## Start Items

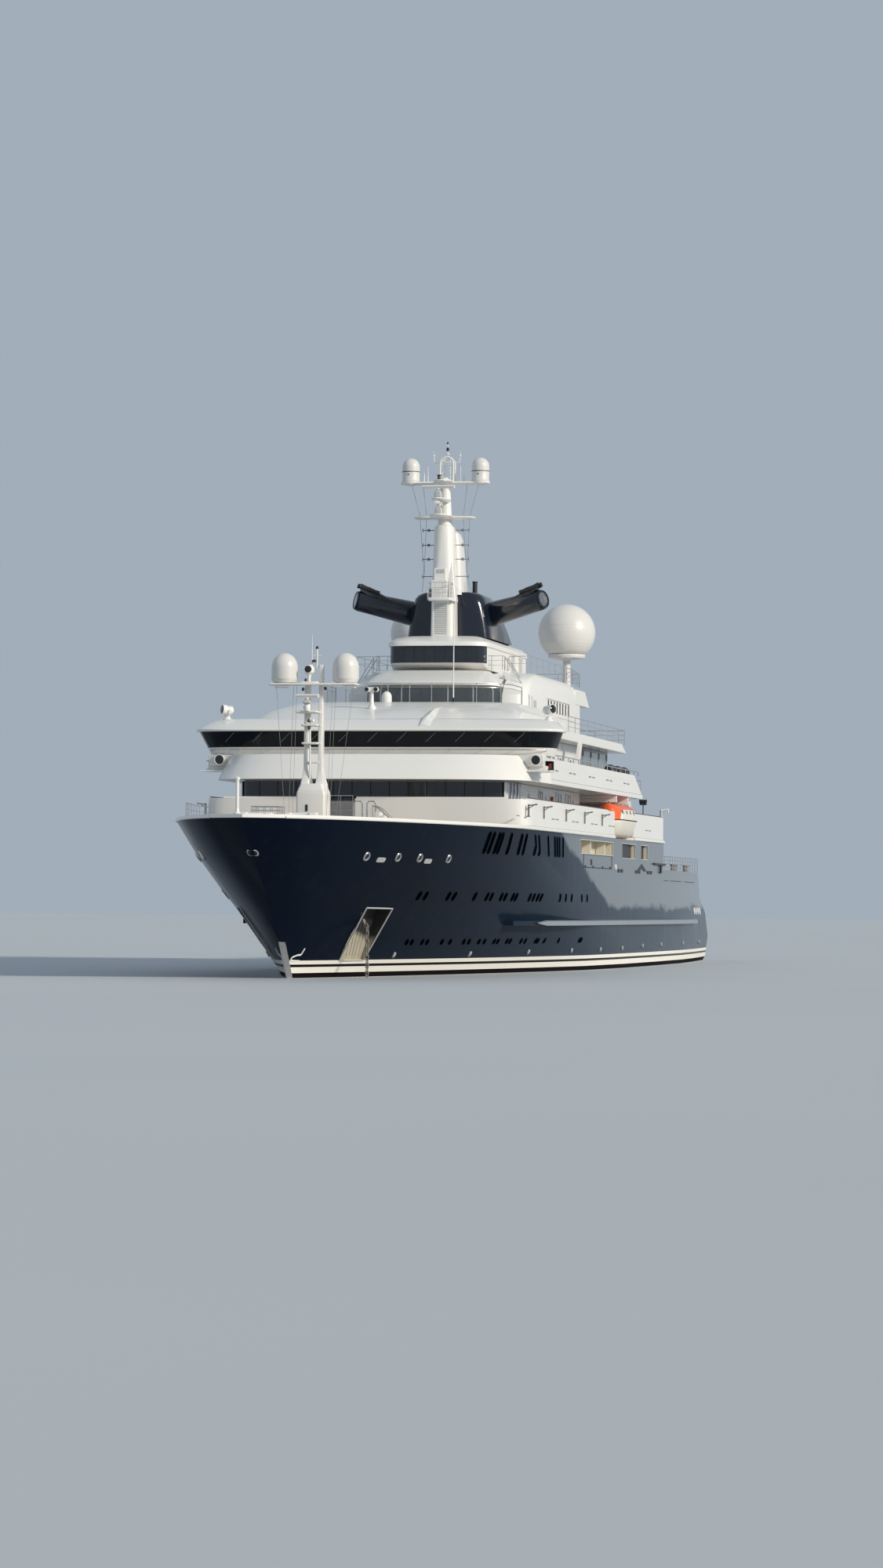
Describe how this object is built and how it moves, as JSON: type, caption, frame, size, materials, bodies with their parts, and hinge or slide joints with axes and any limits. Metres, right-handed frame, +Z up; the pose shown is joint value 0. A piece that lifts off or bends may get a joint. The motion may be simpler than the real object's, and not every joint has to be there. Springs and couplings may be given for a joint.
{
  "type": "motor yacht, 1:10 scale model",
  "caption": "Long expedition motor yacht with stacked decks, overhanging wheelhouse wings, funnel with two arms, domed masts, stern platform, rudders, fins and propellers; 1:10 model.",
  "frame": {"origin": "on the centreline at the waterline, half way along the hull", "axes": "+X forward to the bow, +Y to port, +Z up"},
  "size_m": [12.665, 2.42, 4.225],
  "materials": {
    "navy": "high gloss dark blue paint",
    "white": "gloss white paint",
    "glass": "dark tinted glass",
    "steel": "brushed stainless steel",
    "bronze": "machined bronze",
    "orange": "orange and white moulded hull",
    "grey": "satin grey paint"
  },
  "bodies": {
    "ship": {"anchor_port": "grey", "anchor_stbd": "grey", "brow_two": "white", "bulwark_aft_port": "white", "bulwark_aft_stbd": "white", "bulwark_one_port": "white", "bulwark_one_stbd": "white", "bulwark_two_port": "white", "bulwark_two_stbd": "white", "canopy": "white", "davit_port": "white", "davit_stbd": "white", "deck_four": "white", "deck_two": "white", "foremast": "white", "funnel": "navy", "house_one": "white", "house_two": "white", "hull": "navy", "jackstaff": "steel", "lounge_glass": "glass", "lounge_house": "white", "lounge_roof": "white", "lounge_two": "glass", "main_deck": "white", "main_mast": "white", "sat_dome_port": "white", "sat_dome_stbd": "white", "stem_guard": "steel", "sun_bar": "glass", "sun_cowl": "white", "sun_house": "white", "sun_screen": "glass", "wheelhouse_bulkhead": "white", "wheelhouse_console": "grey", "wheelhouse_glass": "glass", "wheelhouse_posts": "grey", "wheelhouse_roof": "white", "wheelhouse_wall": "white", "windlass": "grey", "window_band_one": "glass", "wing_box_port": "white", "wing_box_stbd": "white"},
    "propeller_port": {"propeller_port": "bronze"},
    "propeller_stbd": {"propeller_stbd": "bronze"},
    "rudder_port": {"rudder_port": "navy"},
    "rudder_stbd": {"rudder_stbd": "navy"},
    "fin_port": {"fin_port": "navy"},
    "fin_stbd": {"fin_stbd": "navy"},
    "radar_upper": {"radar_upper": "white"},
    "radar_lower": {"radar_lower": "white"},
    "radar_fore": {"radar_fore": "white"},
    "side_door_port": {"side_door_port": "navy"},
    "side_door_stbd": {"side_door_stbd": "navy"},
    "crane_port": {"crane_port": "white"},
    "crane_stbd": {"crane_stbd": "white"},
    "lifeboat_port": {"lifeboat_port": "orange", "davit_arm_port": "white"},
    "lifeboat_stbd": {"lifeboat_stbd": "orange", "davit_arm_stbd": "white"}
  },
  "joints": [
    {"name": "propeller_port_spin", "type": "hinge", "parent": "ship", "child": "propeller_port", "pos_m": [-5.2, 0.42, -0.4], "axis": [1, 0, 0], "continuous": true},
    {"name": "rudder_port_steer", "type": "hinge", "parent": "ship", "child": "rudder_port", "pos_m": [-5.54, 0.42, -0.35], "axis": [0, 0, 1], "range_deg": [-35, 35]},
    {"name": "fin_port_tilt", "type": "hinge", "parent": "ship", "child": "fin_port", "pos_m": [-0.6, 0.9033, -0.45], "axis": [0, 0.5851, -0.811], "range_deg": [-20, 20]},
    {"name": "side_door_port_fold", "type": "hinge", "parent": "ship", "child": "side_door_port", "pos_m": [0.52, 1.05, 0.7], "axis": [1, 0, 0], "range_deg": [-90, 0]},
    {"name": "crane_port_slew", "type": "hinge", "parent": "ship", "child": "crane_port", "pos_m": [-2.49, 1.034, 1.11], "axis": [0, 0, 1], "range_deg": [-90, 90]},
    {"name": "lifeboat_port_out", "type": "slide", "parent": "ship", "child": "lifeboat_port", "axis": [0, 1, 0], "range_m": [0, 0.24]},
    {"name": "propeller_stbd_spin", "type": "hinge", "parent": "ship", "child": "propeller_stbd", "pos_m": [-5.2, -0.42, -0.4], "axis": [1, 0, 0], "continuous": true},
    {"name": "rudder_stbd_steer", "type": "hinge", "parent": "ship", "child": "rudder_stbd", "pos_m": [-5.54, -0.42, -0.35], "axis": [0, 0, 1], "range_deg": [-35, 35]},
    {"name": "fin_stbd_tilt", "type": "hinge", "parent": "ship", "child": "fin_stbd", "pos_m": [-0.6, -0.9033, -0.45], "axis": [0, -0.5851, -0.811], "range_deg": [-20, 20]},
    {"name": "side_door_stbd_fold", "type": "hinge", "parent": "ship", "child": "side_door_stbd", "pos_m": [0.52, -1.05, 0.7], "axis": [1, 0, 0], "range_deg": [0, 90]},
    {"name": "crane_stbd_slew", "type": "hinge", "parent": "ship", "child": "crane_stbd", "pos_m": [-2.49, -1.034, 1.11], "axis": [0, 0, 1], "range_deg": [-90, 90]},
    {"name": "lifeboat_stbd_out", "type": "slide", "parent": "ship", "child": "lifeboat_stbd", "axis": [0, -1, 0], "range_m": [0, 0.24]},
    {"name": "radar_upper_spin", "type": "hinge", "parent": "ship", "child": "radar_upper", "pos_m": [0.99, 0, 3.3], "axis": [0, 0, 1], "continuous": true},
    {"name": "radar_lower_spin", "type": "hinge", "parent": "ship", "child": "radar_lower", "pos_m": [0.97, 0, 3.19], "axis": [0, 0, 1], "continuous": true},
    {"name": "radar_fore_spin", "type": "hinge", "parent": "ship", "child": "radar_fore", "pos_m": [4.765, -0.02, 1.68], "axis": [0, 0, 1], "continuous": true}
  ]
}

## End Items
## Start Items

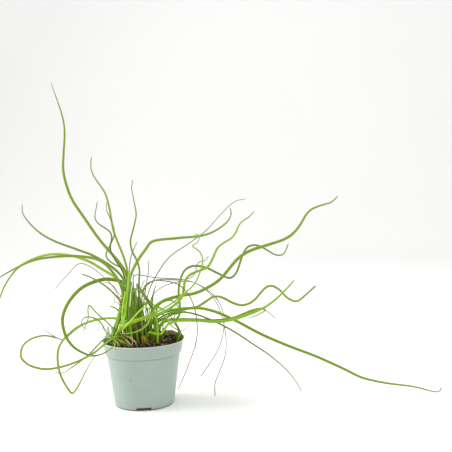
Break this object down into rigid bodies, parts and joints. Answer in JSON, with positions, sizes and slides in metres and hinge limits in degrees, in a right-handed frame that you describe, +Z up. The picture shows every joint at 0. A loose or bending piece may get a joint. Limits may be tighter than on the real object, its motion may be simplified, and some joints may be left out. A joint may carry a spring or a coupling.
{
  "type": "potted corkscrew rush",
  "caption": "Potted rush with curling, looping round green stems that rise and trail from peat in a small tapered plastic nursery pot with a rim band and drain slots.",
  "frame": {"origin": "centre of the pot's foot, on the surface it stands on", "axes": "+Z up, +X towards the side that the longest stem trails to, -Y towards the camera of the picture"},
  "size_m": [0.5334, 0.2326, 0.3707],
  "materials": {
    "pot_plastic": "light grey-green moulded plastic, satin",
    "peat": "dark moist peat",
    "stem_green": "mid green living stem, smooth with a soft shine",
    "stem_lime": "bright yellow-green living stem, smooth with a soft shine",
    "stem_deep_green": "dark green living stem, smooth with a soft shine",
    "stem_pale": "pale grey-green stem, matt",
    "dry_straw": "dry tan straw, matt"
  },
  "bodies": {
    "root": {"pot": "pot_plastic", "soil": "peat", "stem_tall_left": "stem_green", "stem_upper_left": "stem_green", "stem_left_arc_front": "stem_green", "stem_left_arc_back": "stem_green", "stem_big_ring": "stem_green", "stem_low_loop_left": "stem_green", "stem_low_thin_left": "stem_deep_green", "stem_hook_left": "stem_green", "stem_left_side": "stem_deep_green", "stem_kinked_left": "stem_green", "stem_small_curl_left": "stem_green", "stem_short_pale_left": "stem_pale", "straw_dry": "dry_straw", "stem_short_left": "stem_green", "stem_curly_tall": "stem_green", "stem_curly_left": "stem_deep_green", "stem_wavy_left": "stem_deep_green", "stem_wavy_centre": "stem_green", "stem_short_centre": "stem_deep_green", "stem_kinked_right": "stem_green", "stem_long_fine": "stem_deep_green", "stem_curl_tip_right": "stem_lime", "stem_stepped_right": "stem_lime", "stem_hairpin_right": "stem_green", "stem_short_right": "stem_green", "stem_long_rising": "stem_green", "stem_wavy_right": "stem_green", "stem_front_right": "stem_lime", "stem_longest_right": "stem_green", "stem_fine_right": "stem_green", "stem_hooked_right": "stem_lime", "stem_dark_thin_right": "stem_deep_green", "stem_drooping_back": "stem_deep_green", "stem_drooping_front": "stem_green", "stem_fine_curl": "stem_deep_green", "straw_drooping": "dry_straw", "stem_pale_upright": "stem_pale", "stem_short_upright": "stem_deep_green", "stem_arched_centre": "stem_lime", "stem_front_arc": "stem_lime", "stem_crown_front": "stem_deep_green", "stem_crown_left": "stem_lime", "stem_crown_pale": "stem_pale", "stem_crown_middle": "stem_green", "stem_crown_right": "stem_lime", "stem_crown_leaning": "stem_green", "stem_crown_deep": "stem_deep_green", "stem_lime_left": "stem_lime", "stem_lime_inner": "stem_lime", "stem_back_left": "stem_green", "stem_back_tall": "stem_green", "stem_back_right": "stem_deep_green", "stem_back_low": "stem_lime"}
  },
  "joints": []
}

## End Items
## Start Items

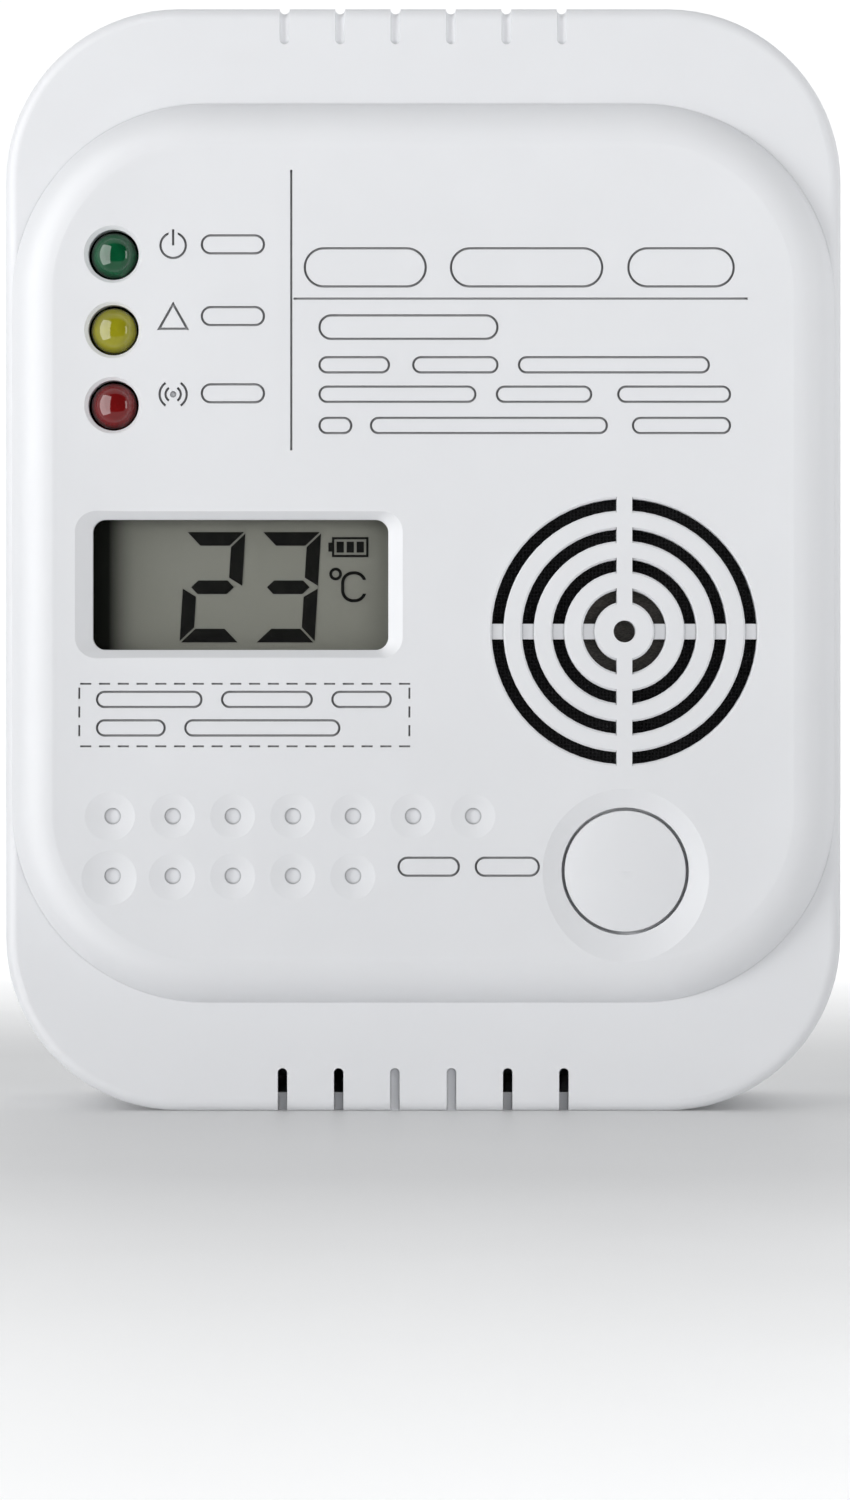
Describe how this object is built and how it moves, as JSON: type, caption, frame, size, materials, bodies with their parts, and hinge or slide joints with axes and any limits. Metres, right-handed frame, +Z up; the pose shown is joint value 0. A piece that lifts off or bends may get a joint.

## End Items

» **To be done**
Locate all lines holding the word "picture", then copy them out.

» **Result of the task**
Break this object down into rigid bodies, parts and joints. Answer in JSON, with positions, sizes and slides in metres and hinge limits in degrees, in a right-handed frame that you describe, +Z up. The picture shows every joint at 0. A loose or bending piece may get a joint. Limits may be tighter than on the real object, its motion may be simplified, and some joints may be left out. A joint may carry a spring or a coupling.
  "frame": {"origin": "centre of the pot's foot, on the surface it stands on", "axes": "+Z up, +X towards the side that the longest stem trails to, -Y towards the camera of the picture"},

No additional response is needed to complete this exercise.